▸ THE REQUEST: All of the data must be printed exactly; please include every line.

-- start of DATA PROVIDED --

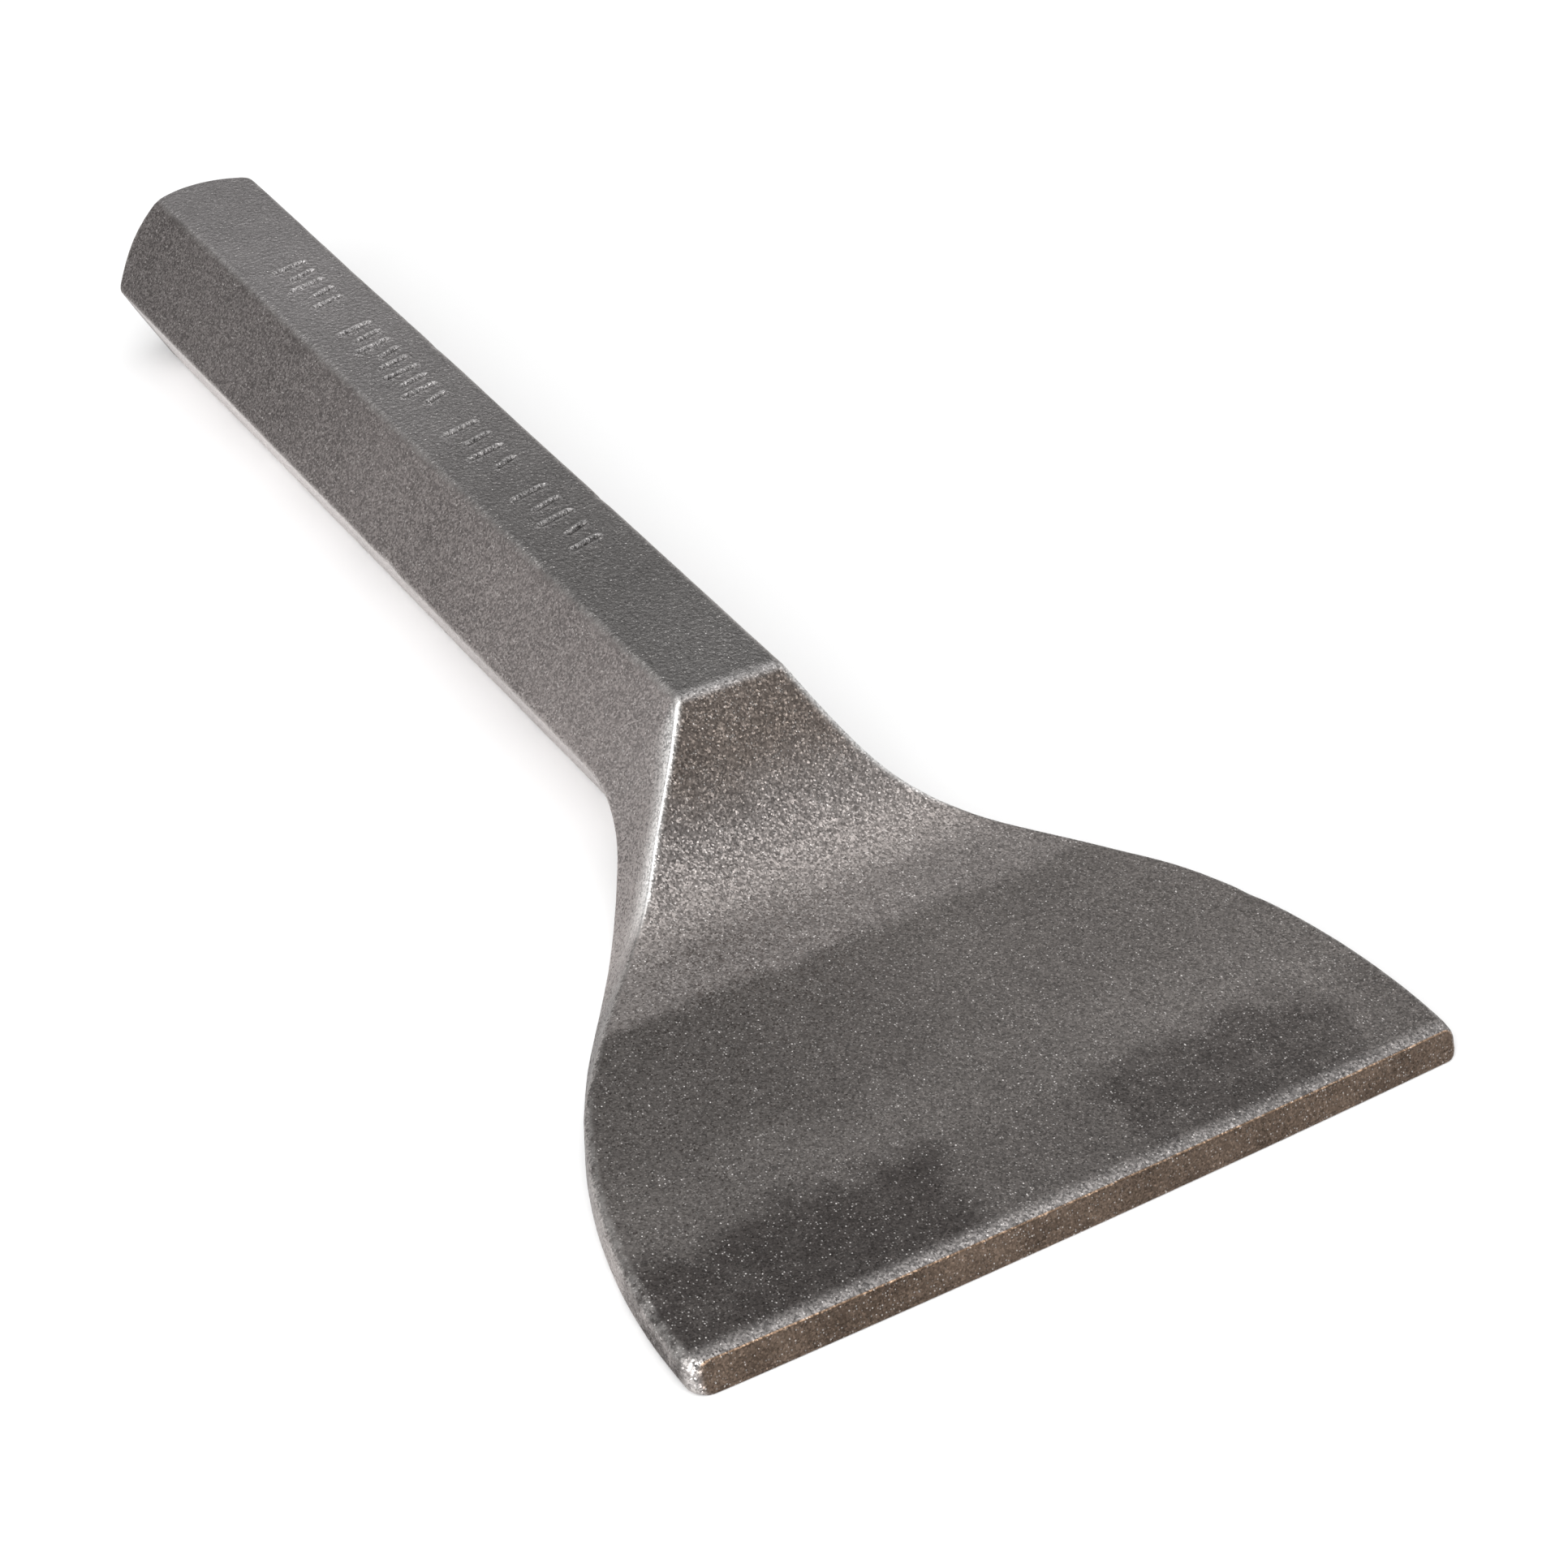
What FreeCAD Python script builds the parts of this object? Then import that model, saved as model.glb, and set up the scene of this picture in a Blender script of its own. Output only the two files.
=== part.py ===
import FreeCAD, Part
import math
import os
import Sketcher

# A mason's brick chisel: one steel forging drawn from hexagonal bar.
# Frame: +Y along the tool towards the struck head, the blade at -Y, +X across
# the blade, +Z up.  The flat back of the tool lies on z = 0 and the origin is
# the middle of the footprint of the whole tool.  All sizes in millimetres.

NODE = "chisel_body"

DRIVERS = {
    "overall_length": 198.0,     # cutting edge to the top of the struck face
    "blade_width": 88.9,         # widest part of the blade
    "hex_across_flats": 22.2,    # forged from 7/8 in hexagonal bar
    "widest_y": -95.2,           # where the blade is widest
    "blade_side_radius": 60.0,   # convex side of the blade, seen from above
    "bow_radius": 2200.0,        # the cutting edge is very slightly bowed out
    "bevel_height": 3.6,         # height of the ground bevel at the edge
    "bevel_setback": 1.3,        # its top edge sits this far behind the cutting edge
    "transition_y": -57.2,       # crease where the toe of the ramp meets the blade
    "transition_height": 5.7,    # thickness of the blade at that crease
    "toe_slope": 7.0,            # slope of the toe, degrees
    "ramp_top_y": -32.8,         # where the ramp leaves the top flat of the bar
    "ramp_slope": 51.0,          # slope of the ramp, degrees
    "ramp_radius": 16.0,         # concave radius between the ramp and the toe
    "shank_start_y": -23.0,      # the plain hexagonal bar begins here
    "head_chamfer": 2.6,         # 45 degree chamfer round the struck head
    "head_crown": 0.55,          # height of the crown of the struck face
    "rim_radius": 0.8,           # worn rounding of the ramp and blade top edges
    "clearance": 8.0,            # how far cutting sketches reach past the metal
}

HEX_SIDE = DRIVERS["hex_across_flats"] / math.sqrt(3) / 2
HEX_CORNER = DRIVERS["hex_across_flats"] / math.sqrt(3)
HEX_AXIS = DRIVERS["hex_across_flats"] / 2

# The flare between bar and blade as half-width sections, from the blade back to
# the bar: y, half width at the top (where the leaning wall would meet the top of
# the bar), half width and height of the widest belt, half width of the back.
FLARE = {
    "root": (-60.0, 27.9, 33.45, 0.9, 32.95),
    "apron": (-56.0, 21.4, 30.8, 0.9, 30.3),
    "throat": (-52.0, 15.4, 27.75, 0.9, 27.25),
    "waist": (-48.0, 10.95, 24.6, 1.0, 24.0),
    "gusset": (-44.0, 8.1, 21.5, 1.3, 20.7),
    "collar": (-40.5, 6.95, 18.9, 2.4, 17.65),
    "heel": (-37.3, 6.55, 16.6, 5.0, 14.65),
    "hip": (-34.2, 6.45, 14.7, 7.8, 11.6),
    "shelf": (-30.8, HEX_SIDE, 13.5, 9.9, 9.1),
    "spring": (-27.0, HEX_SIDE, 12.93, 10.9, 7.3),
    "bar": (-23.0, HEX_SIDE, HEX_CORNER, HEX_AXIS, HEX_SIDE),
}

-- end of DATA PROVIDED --

▸ FULL OUTPUT:
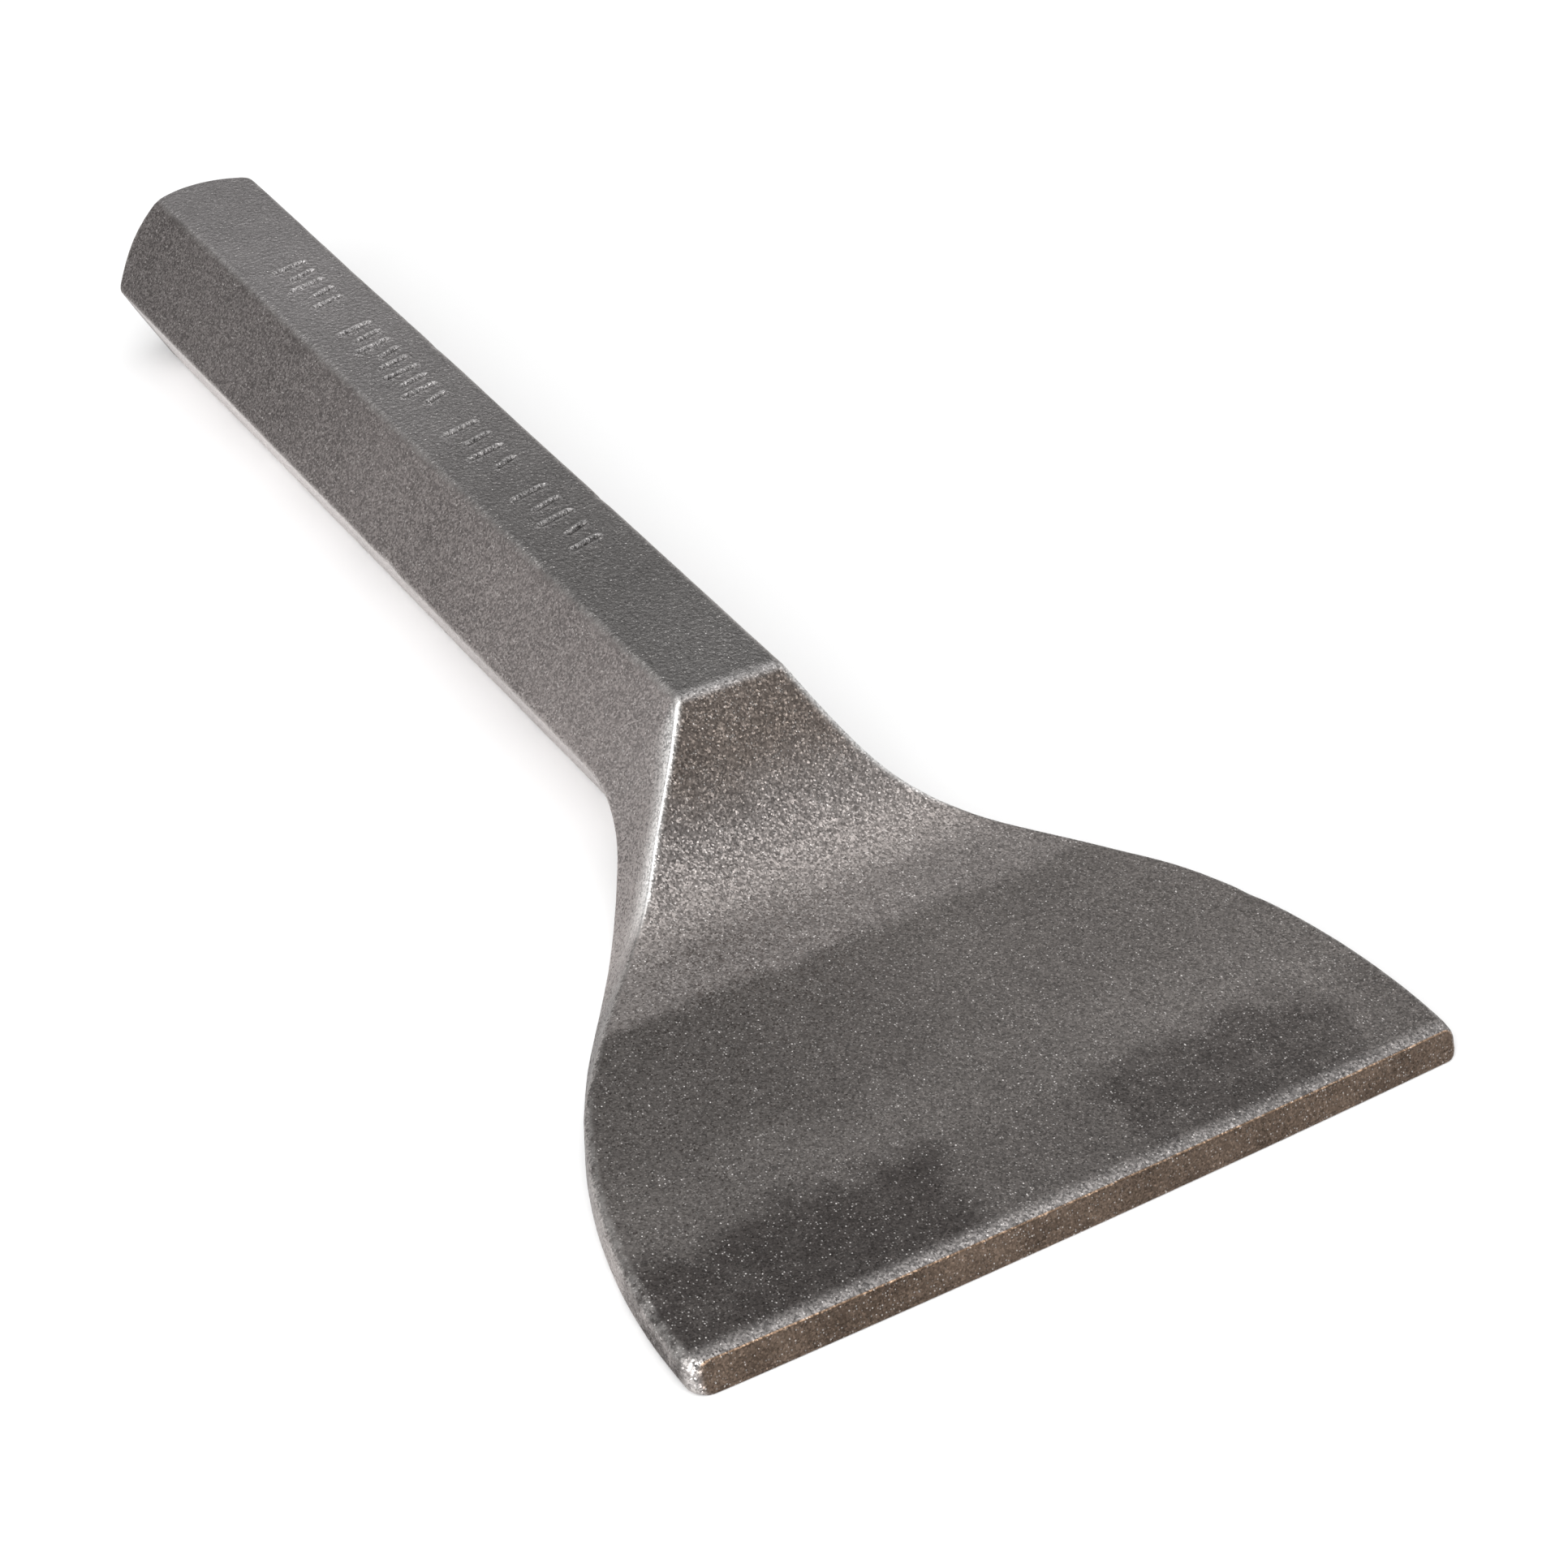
What FreeCAD Python script builds the parts of this object? Then import that model, saved as model.glb, and set up the scene of this picture in a Blender script of its own. Output only the two files.
=== part.py ===
import FreeCAD, Part
import math
import os
import Sketcher

# A mason's brick chisel: one steel forging drawn from hexagonal bar.
# Frame: +Y along the tool towards the struck head, the blade at -Y, +X across
# the blade, +Z up.  The flat back of the tool lies on z = 0 and the origin is
# the middle of the footprint of the whole tool.  All sizes in millimetres.

NODE = "chisel_body"

DRIVERS = {
    "overall_length": 198.0,     # cutting edge to the top of the struck face
    "blade_width": 88.9,         # widest part of the blade
    "hex_across_flats": 22.2,    # forged from 7/8 in hexagonal bar
    "widest_y": -95.2,           # where the blade is widest
    "blade_side_radius": 60.0,   # convex side of the blade, seen from above
    "bow_radius": 2200.0,        # the cutting edge is very slightly bowed out
    "bevel_height": 3.6,         # height of the ground bevel at the edge
    "bevel_setback": 1.3,        # its top edge sits this far behind the cutting edge
    "transition_y": -57.2,       # crease where the toe of the ramp meets the blade
    "transition_height": 5.7,    # thickness of the blade at that crease
    "toe_slope": 7.0,            # slope of the toe, degrees
    "ramp_top_y": -32.8,         # where the ramp leaves the top flat of the bar
    "ramp_slope": 51.0,          # slope of the ramp, degrees
    "ramp_radius": 16.0,         # concave radius between the ramp and the toe
    "shank_start_y": -23.0,      # the plain hexagonal bar begins here
    "head_chamfer": 2.6,         # 45 degree chamfer round the struck head
    "head_crown": 0.55,          # height of the crown of the struck face
    "rim_radius": 0.8,           # worn rounding of the ramp and blade top edges
    "clearance": 8.0,            # how far cutting sketches reach past the metal
}

HEX_SIDE = DRIVERS["hex_across_flats"] / math.sqrt(3) / 2
HEX_CORNER = DRIVERS["hex_across_flats"] / math.sqrt(3)
HEX_AXIS = DRIVERS["hex_across_flats"] / 2

# The flare between bar and blade as half-width sections, from the blade back to
# the bar: y, half width at the top (where the leaning wall would meet the top of
# the bar), half width and height of the widest belt, half width of the back.
FLARE = {
    "root": (-60.0, 27.9, 33.45, 0.9, 32.95),
    "apron": (-56.0, 21.4, 30.8, 0.9, 30.3),
    "throat": (-52.0, 15.4, 27.75, 0.9, 27.25),
    "waist": (-48.0, 10.95, 24.6, 1.0, 24.0),
    "gusset": (-44.0, 8.1, 21.5, 1.3, 20.7),
    "collar": (-40.5, 6.95, 18.9, 2.4, 17.65),
    "heel": (-37.3, 6.55, 16.6, 5.0, 14.65),
    "hip": (-34.2, 6.45, 14.7, 7.8, 11.6),
    "shelf": (-30.8, HEX_SIDE, 13.5, 9.9, 9.1),
    "spring": (-27.0, HEX_SIDE, 12.93, 10.9, 7.3),
    "bar": (-23.0, HEX_SIDE, HEX_CORNER, HEX_AXIS, HEX_SIDE),
}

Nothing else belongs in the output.